"The question my life presses upon me, whether I face it directly or not, is 'How shall I live?' 'As what kind of person?' All of us face the task of constructing a life for ourselves, of shaping ourselves into certain kinds of people who will live lives of one kind or another, for better or worse. Some people undertake their task deliberately; they make choices in life in view of an image of the kind of person they would hope to become. From the early beginnings of their tradition, Buddhists have maintained that nothing is more important than developing the freedom implied in their activity of self-cultivation—of deliberately shaping the kind of life you will live.
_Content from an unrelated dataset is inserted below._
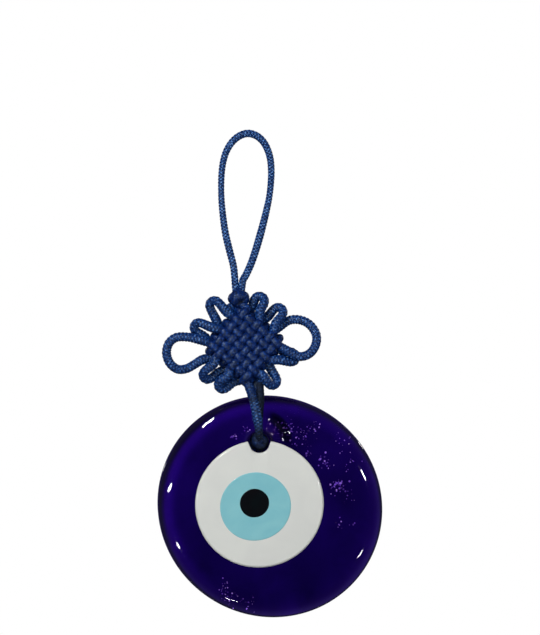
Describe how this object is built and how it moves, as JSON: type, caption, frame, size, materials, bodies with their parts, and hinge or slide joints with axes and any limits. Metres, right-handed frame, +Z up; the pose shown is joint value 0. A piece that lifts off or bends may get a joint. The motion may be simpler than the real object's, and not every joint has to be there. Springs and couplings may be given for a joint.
{
  "type": "evil eye ornament",
  "caption": "Round layered glass eye charm hung by a braided cord that is tied into a hanging loop, a button knot and a woven mystic knot with petals and ears.",
  "frame": {"origin": "underside of the hanging loop's top, where the hook or nail bears", "axes": "+Z up along the plumb line through the ornament, +X to the right seen from the front, the glass's eye side faces -Y"},
  "size_m": [0.0822, 0.019, 0.1784],
  "materials": {
    "blue_cord": "satin braid",
    "cobalt_glass": "fire polished, translucent",
    "white_glass": "fire polished, opaque",
    "light_blue_glass": "fire polished, opaque",
    "black_glass": "fire polished, opaque"
  },
  "bodies": {
    "loop": {"hanging_loop": "blue_cord"},
    "crown": {"button_knot": "blue_cord"},
    "knot": {"woven_pass_upper_right_1": "blue_cord", "woven_pass_upper_right_2": "blue_cord", "woven_pass_upper_right_3": "blue_cord", "woven_pass_lower_right_1": "blue_cord", "woven_pass_lower_right_2": "blue_cord", "woven_pass_lower_right_3": "blue_cord", "woven_pass_lower_left_1": "blue_cord", "woven_pass_lower_left_2": "blue_cord", "woven_pass_lower_left_3": "blue_cord", "woven_pass_upper_left_1": "blue_cord", "woven_pass_upper_left_2": "blue_cord", "woven_pass_upper_left_3": "blue_cord", "petal_upper_right_1": "blue_cord", "petal_upper_right_2": "blue_cord", "petal_lower_right_1": "blue_cord", "petal_lower_right_2": "blue_cord", "petal_lower_left_1": "blue_cord", "petal_lower_left_2": "blue_cord", "petal_upper_left_1": "blue_cord", "petal_upper_left_2": "blue_cord", "ear_right": "blue_cord", "ear_left": "blue_cord"},
    "crossing": {"tail_crossing": "blue_cord"},
    "tails": {"tail_left": "blue_cord", "tail_right": "blue_cord", "stopper_knot": "blue_cord", "cut_end_left": "blue_cord", "cut_end_right": "blue_cord"},
    "glass": {"cobalt_disc": "cobalt_glass", "white_layer": "white_glass", "light_blue_layer": "light_blue_glass", "pupil": "black_glass"}
  },
  "joints": [
    {"name": "loop_nod", "type": "hinge", "parent": "loop", "child": "crown", "pos_m": [-0.0075, 0, -0.0578], "axis": [1, 0, 0], "range_deg": [-45, 45]},
    {"name": "loop_sway", "type": "hinge", "parent": "crown", "child": "knot", "pos_m": [-0.0075, 0, -0.0578], "axis": [0, 1, 0], "range_deg": [-20, 20]},
    {"name": "tail_nod", "type": "hinge", "parent": "knot", "child": "crossing", "pos_m": [-0.0033, -0.0006, -0.0908], "axis": [1, 0, 0], "range_deg": [-30, 30]},
    {"name": "tail_twist", "type": "hinge", "parent": "crossing", "child": "tails", "pos_m": [-0.0033, -0.0006, -0.0908], "axis": [0, 0, 1], "range_deg": [-60, 60], "stiffness_Nm_per_rad": 0.0002},
    {"name": "glass_swing", "type": "hinge", "parent": "tails", "child": "glass", "pos_m": [-0.0029, 0.0008, -0.111], "axis": [0, 1, 0], "range_deg": [-15, 15]}
  ]
}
For Buddhists, this is the primary responsibility and opportunity that human beings have. It is, they claim, our singular freedom, a freedom available to no other beings in the universe. And although circumstances beyond anyone's control will make very different possibilities available for different people, Buddhists have always recognized that the difference between those who assume the task of self-sculpting with imagination, integrity, and courage, and those who do not is enormous, constituting in Buddhism the difference between enlightened ways of being in the world and unenlightened ways."
The Six Perfections: Buddhism And The Cultivation of Character
Dale Wright
And so begins a new book pulled off the shelves. The six perfections. The six paramitas. Six bright lights illuminating the fact that Life itself is the henro trail.